Set down, in full, every record in the block.

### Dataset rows
-------------------------

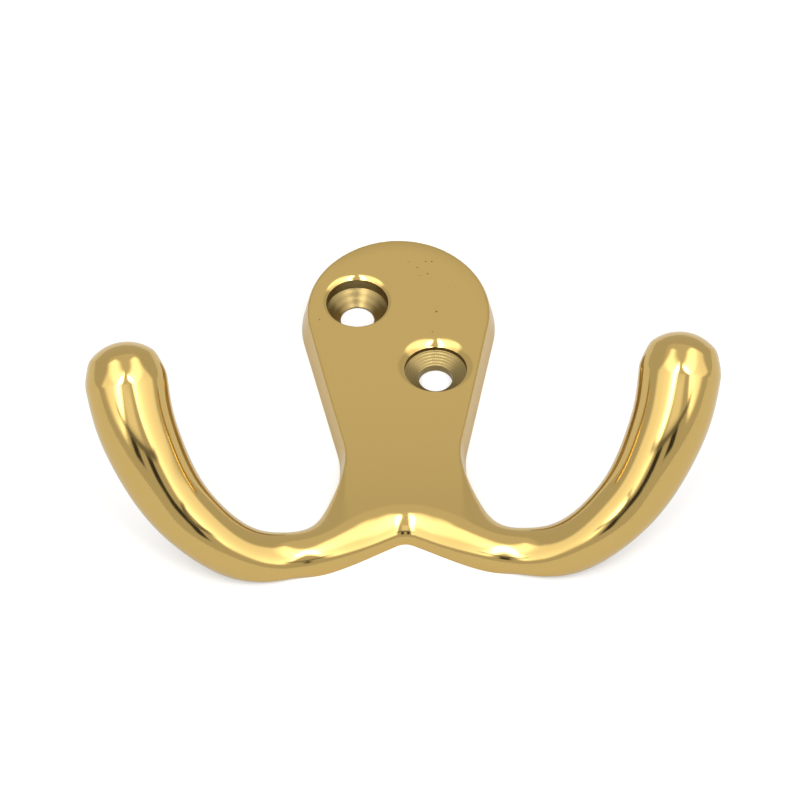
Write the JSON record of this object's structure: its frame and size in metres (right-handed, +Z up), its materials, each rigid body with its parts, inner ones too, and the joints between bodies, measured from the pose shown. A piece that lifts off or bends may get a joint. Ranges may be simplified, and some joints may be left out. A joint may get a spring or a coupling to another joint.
{
  "type": "hat and coat hook",
  "caption": "Double hat and coat hook: a dished keyhole-shaped back plate with diagonal countersunk screw holes, and arms that sweep out and up from its foot to ball ends",
  "frame": {"origin": "on the wall plane behind the plate, on the hook's centreline, at mid-height of the two screw holes", "axes": "+Z up the wall, +X to the right seen from the front, +Y into the wall, so the arms project to -Y"},
  "size_m": [0.089, 0.0296, 0.0626],
  "materials": {
    "brass": "polished cast brass, satin on the face of the plate, with machined screw recesses"
  },
  "bodies": {
    "root": {"double_hook": "brass"}
  },
  "joints": []
}
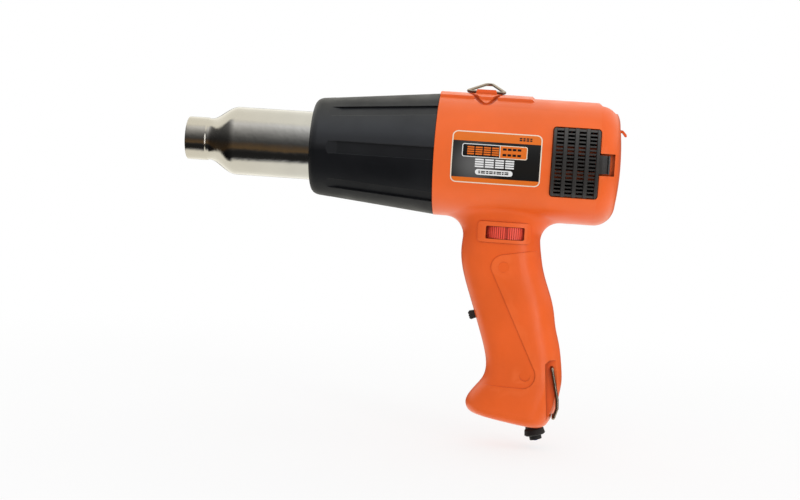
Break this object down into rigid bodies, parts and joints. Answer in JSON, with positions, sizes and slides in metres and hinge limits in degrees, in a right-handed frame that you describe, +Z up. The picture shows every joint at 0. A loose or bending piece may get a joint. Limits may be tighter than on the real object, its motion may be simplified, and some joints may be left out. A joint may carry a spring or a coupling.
{
  "type": "heat gun",
  "caption": "Hand-held electric heat gun: steel hot-air tube, black fluted sleeve, orange pistol-grip housing, dial, slide switch, inlet covers and wire hangers.",
  "frame": {"origin": "on the barrel's axis, where the hot-air outlet's rolled lip meets its cuff", "axes": "+X along the barrel from the outlet to the rear, +Z up, the handle hangs towards -Z, -Y is the left side that carries the label"},
  "size_m": [0.2575, 0.0738, 0.2082],
  "materials": {
    "orange_plastic": "satin moulded",
    "sleeve_plastic": "fine matt texture",
    "nozzle_steel": "spun and polished",
    "mica": "dull board",
    "heater_wire": "oxidised resistance wire",
    "ceramic": "unglazed",
    "zinc_steel": "zinc plated",
    "dark_steel": "black passivated",
    "wire_steel": "plated wire",
    "dark_plastic": "satin",
    "black_plastic": "satin",
    "ivory_plastic": "satin",
    "red_plastic": "satin",
    "ferrite": "matt",
    "copper_wire": "enamelled copper",
    "bronze": "bare",
    "rubber_black": "matt",
    "circuit_board": "solder mask",
    "bare_aluminium": "mill finish",
    "capacitor_film": "moulded case",
    "wire_insulation": "insulation",
    "label_stock": "printed film"
  },
  "bodies": {
    "gun": {"housing_left": "orange_plastic", "housing_right": "orange_plastic", "front_sleeve": "sleeve_plastic", "nozzle_tube": "nozzle_steel", "mica_liner": "mica", "mica_plate_upright": "mica", "mica_plate_flat": "mica", "heating_coil": "heater_wire", "heater_base": "ceramic", "thermal_fuse": "zinc_steel", "fan_shroud": "dark_plastic", "motor_can": "dark_steel", "motor_end_bell": "black_plastic", "motor_magnets": "ferrite", "motor_bushes": "bronze", "motor_brushes": "ferrite", "motor_damper": "rubber_black", "rectifier_board": "circuit_board", "rectifier_diodes": "black_plastic", "motor_terminals": "bronze", "rating_label": "label_stock", "potentiometer": "dark_plastic", "control_board": "circuit_board", "triac": "black_plastic", "heatsink": "bare_aluminium", "capacitor": "capacitor_film", "switch_body": "dark_plastic", "cord_boot": "rubber_black", "mains_lead": "rubber_black", "lead_cores": "wire_insulation", "cord_clamp": "dark_plastic", "terminal_block": "ivory_plastic", "terminal_screws": "bronze", "internal_wires": "wire_insulation", "housing_screws": "zinc_steel", "tube_flange_screws": "zinc_steel", "motor_screws": "zinc_steel", "cord_clamp_screws": "zinc_steel"},
    "rotor": {"fan_impeller": "dark_plastic", "motor_shaft": "zinc_steel", "armature": "zinc_steel", "armature_windings": "copper_wire", "commutator": "copper_wire"},
    "dial": {"thumbwheel": "red_plastic", "potentiometer_shaft": "zinc_steel"},
    "slide_knob": {"switch_knob": "black_plastic"},
    "ring": {"hanging_ring": "wire_steel"},
    "bail": {"handle_bail": "wire_steel"},
    "left_cover": {"vent_cover_left": "black_plastic"},
    "right_cover": {"vent_cover_right": "black_plastic"}
  },
  "joints": [
    {"name": "rotor_spin", "type": "hinge", "parent": "gun", "child": "rotor", "pos_m": [0.2, 0, 0], "axis": [1, 0, 0], "continuous": true},
    {"name": "dial_turn", "type": "hinge", "parent": "gun", "child": "dial", "pos_m": [0.191, -0.0034, -0.0429], "axis": [0, 0, 1], "range_deg": [-135, 135]},
    {"name": "switch_slide", "type": "slide", "parent": "gun", "child": "slide_knob", "axis": [-0.3206, 0, 0.9472], "range_m": [0, 0.007]},
    {"name": "ring_swing", "type": "hinge", "parent": "gun", "child": "ring", "pos_m": [0.17385, 0, 0.0378], "axis": [1, 0, 0], "range_deg": [-7.5, 186.5]},
    {"name": "bail_swing", "type": "hinge", "parent": "gun", "child": "bail", "pos_m": [0.2233, 0, -0.1195], "axis": [0, -1, 0], "range_deg": [0, 100]},
    {"name": "left_cover_removal", "type": "slide", "parent": "gun", "child": "left_cover", "axis": [0, -1, 0], "range_m": [0, 0.02]},
    {"name": "right_cover_removal", "type": "slide", "parent": "gun", "child": "right_cover", "axis": [0, 1, 0], "range_m": [0, 0.02]}
  ]
}
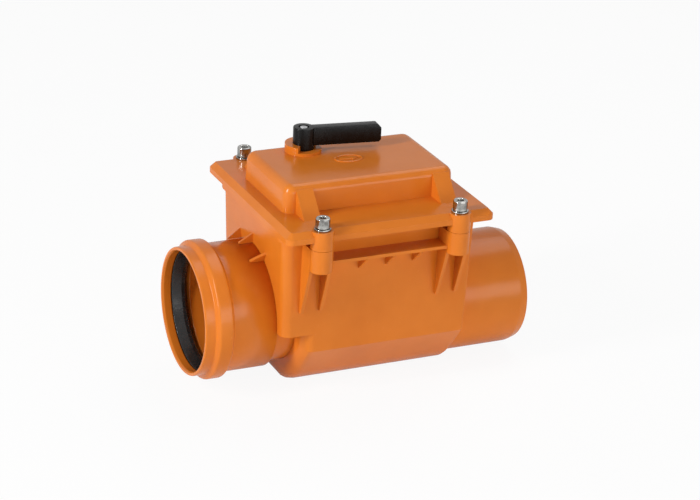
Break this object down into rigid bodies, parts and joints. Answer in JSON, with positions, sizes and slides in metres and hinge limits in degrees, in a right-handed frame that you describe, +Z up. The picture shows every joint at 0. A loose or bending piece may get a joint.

-------------------------

### Exercise result
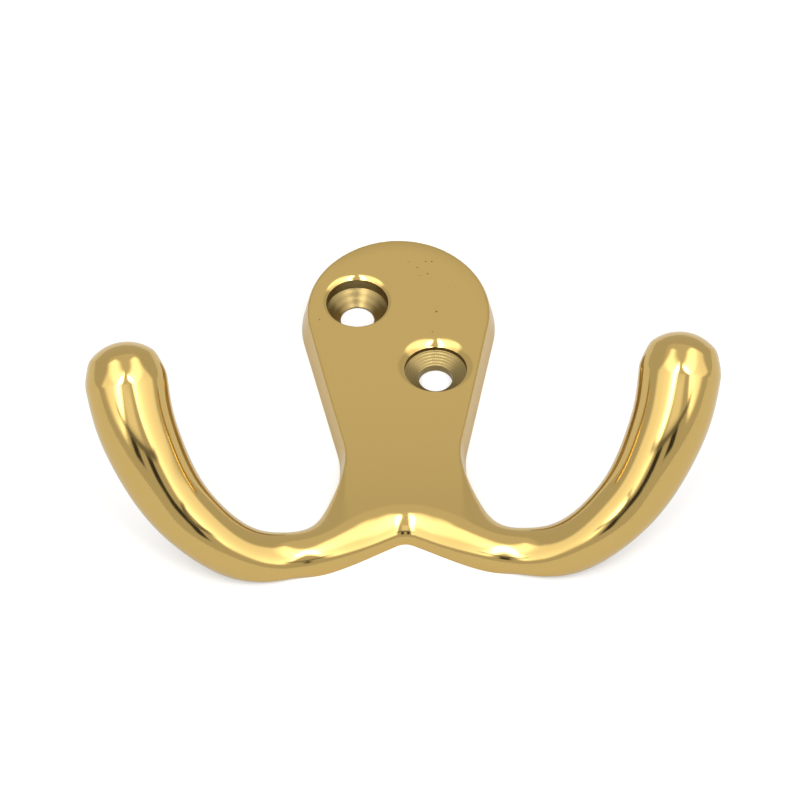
Write the JSON record of this object's structure: its frame and size in metres (right-handed, +Z up), its materials, each rigid body with its parts, inner ones too, and the joints between bodies, measured from the pose shown. A piece that lifts off or bends may get a joint. Ranges may be simplified, and some joints may be left out. A joint may get a spring or a coupling to another joint.
{
  "type": "hat and coat hook",
  "caption": "Double hat and coat hook: a dished keyhole-shaped back plate with diagonal countersunk screw holes, and arms that sweep out and up from its foot to ball ends",
  "frame": {"origin": "on the wall plane behind the plate, on the hook's centreline, at mid-height of the two screw holes", "axes": "+Z up the wall, +X to the right seen from the front, +Y into the wall, so the arms project to -Y"},
  "size_m": [0.089, 0.0296, 0.0626],
  "materials": {
    "brass": "polished cast brass, satin on the face of the plate, with machined screw recesses"
  },
  "bodies": {
    "root": {"double_hook": "brass"}
  },
  "joints": []
}
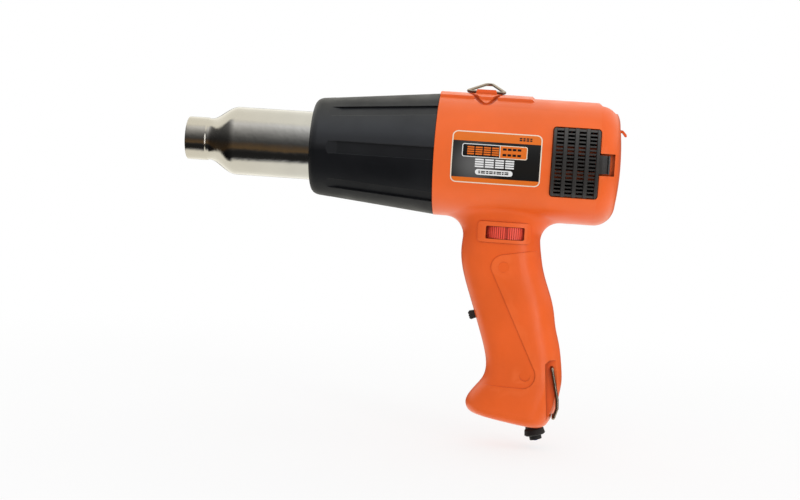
Break this object down into rigid bodies, parts and joints. Answer in JSON, with positions, sizes and slides in metres and hinge limits in degrees, in a right-handed frame that you describe, +Z up. The picture shows every joint at 0. A loose or bending piece may get a joint. Limits may be tighter than on the real object, its motion may be simplified, and some joints may be left out. A joint may carry a spring or a coupling.
{
  "type": "heat gun",
  "caption": "Hand-held electric heat gun: steel hot-air tube, black fluted sleeve, orange pistol-grip housing, dial, slide switch, inlet covers and wire hangers.",
  "frame": {"origin": "on the barrel's axis, where the hot-air outlet's rolled lip meets its cuff", "axes": "+X along the barrel from the outlet to the rear, +Z up, the handle hangs towards -Z, -Y is the left side that carries the label"},
  "size_m": [0.2575, 0.0738, 0.2082],
  "materials": {
    "orange_plastic": "satin moulded",
    "sleeve_plastic": "fine matt texture",
    "nozzle_steel": "spun and polished",
    "mica": "dull board",
    "heater_wire": "oxidised resistance wire",
    "ceramic": "unglazed",
    "zinc_steel": "zinc plated",
    "dark_steel": "black passivated",
    "wire_steel": "plated wire",
    "dark_plastic": "satin",
    "black_plastic": "satin",
    "ivory_plastic": "satin",
    "red_plastic": "satin",
    "ferrite": "matt",
    "copper_wire": "enamelled copper",
    "bronze": "bare",
    "rubber_black": "matt",
    "circuit_board": "solder mask",
    "bare_aluminium": "mill finish",
    "capacitor_film": "moulded case",
    "wire_insulation": "insulation",
    "label_stock": "printed film"
  },
  "bodies": {
    "gun": {"housing_left": "orange_plastic", "housing_right": "orange_plastic", "front_sleeve": "sleeve_plastic", "nozzle_tube": "nozzle_steel", "mica_liner": "mica", "mica_plate_upright": "mica", "mica_plate_flat": "mica", "heating_coil": "heater_wire", "heater_base": "ceramic", "thermal_fuse": "zinc_steel", "fan_shroud": "dark_plastic", "motor_can": "dark_steel", "motor_end_bell": "black_plastic", "motor_magnets": "ferrite", "motor_bushes": "bronze", "motor_brushes": "ferrite", "motor_damper": "rubber_black", "rectifier_board": "circuit_board", "rectifier_diodes": "black_plastic", "motor_terminals": "bronze", "rating_label": "label_stock", "potentiometer": "dark_plastic", "control_board": "circuit_board", "triac": "black_plastic", "heatsink": "bare_aluminium", "capacitor": "capacitor_film", "switch_body": "dark_plastic", "cord_boot": "rubber_black", "mains_lead": "rubber_black", "lead_cores": "wire_insulation", "cord_clamp": "dark_plastic", "terminal_block": "ivory_plastic", "terminal_screws": "bronze", "internal_wires": "wire_insulation", "housing_screws": "zinc_steel", "tube_flange_screws": "zinc_steel", "motor_screws": "zinc_steel", "cord_clamp_screws": "zinc_steel"},
    "rotor": {"fan_impeller": "dark_plastic", "motor_shaft": "zinc_steel", "armature": "zinc_steel", "armature_windings": "copper_wire", "commutator": "copper_wire"},
    "dial": {"thumbwheel": "red_plastic", "potentiometer_shaft": "zinc_steel"},
    "slide_knob": {"switch_knob": "black_plastic"},
    "ring": {"hanging_ring": "wire_steel"},
    "bail": {"handle_bail": "wire_steel"},
    "left_cover": {"vent_cover_left": "black_plastic"},
    "right_cover": {"vent_cover_right": "black_plastic"}
  },
  "joints": [
    {"name": "rotor_spin", "type": "hinge", "parent": "gun", "child": "rotor", "pos_m": [0.2, 0, 0], "axis": [1, 0, 0], "continuous": true},
    {"name": "dial_turn", "type": "hinge", "parent": "gun", "child": "dial", "pos_m": [0.191, -0.0034, -0.0429], "axis": [0, 0, 1], "range_deg": [-135, 135]},
    {"name": "switch_slide", "type": "slide", "parent": "gun", "child": "slide_knob", "axis": [-0.3206, 0, 0.9472], "range_m": [0, 0.007]},
    {"name": "ring_swing", "type": "hinge", "parent": "gun", "child": "ring", "pos_m": [0.17385, 0, 0.0378], "axis": [1, 0, 0], "range_deg": [-7.5, 186.5]},
    {"name": "bail_swing", "type": "hinge", "parent": "gun", "child": "bail", "pos_m": [0.2233, 0, -0.1195], "axis": [0, -1, 0], "range_deg": [0, 100]},
    {"name": "left_cover_removal", "type": "slide", "parent": "gun", "child": "left_cover", "axis": [0, -1, 0], "range_m": [0, 0.02]},
    {"name": "right_cover_removal", "type": "slide", "parent": "gun", "child": "right_cover", "axis": [0, 1, 0], "range_m": [0, 0.02]}
  ]
}
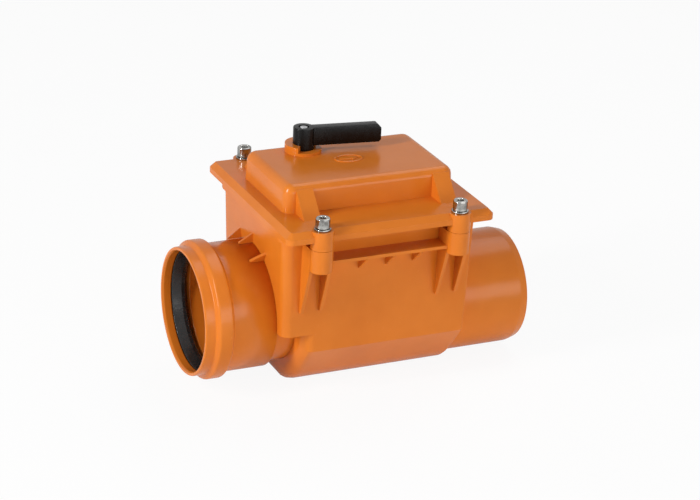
Break this object down into rigid bodies, parts and joints. Answer in JSON, with positions, sizes and slides in metres and hinge limits in degrees, in a right-handed frame that you describe, +Z up. The picture shows every joint at 0. A loose or bending piece may get a joint.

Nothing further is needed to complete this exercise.